16 dual players. One club.

Two codes. Two finals. Two days.

That’s what Cahir are being asked to do this weekend ahead of two championship finals in Tipperary, one in the camogie and one in the football.

The town is coloured in green, the bunting is flying but the players are asking how it has come to this. Again.

The football final is always played on the final weekend of September but, now, the camogie final is scheduled 26 hours before it.

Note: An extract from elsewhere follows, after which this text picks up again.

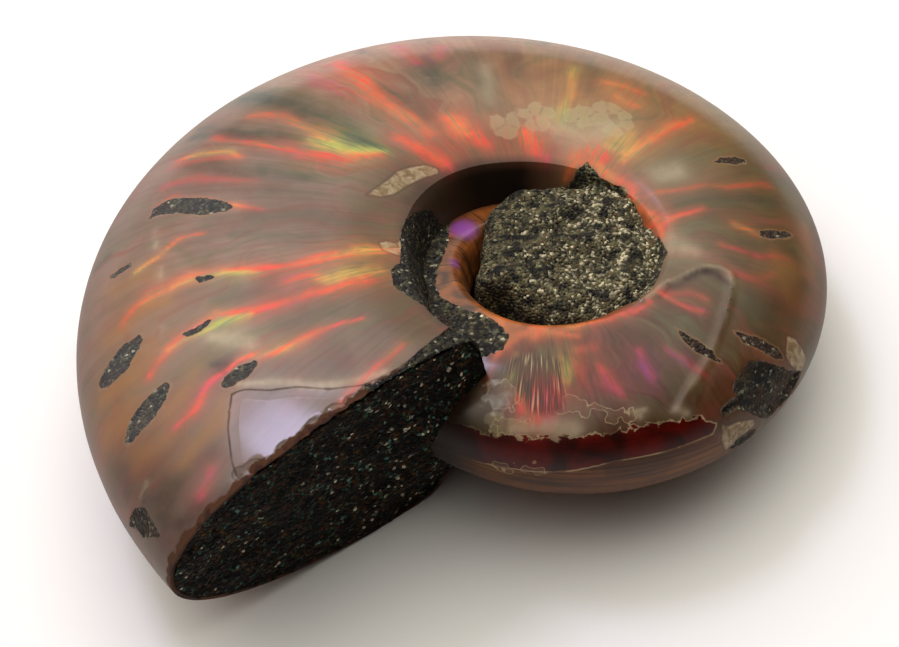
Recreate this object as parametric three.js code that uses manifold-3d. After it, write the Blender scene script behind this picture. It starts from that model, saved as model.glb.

The players approached the county board to ask them to put the game back a week or two weeks – because it’s possible with no provincial games to worry about – but nothing changed.

So Aishling Moloney and her team mates refused to just roll over.

“We sent in a players’ letter into the county board. They didn’t really acknowledge our players’ letter,” `Moloney told SportsJOE.

“We obviously emphasised player welfare issues with them but, obviously, it wasn’t overly a concern to them that we have to play a match on a Saturday and turn around and play a match 26 hours later on a Sunday.

“So we said to them, if they weren’t going to accommodate us, we’d have no other choice but to go to the media.

“So here we are, the week of a county final. We should be enjoying it, the buzz around Cahir. There’s flags up but no-one can enjoy it because here we are worried if we’re going to have to go out and play two matches.

“One on a Saturday and one on a Sunday.”

Just as the 20×20 campaign kicks off which is spreading the idea of #ThinkItAskIt, encouraging women in sport to speak up when they think something isn’t right or isn’t fair, the female athletes in Tipperary are forced into an unnecessary situation.

“We talk about equality and fairness in women’s sport but when things like this happen, you just have to question it.

“How are we going to get on par with the men if something so simple can’t be solved like this?

“Some people might say, ‘women’s sport are always cribbin’ and going on about things’ but when things like this happen, you’re not going to stand back and allow it to happen.

“You have to say something about it and voice your opinion in some way.

“Common sense is such an overused word I think in GAA circles, everyone always says it, common sense must prevail. But I actually think some people need to look up the definition of it at this stage.”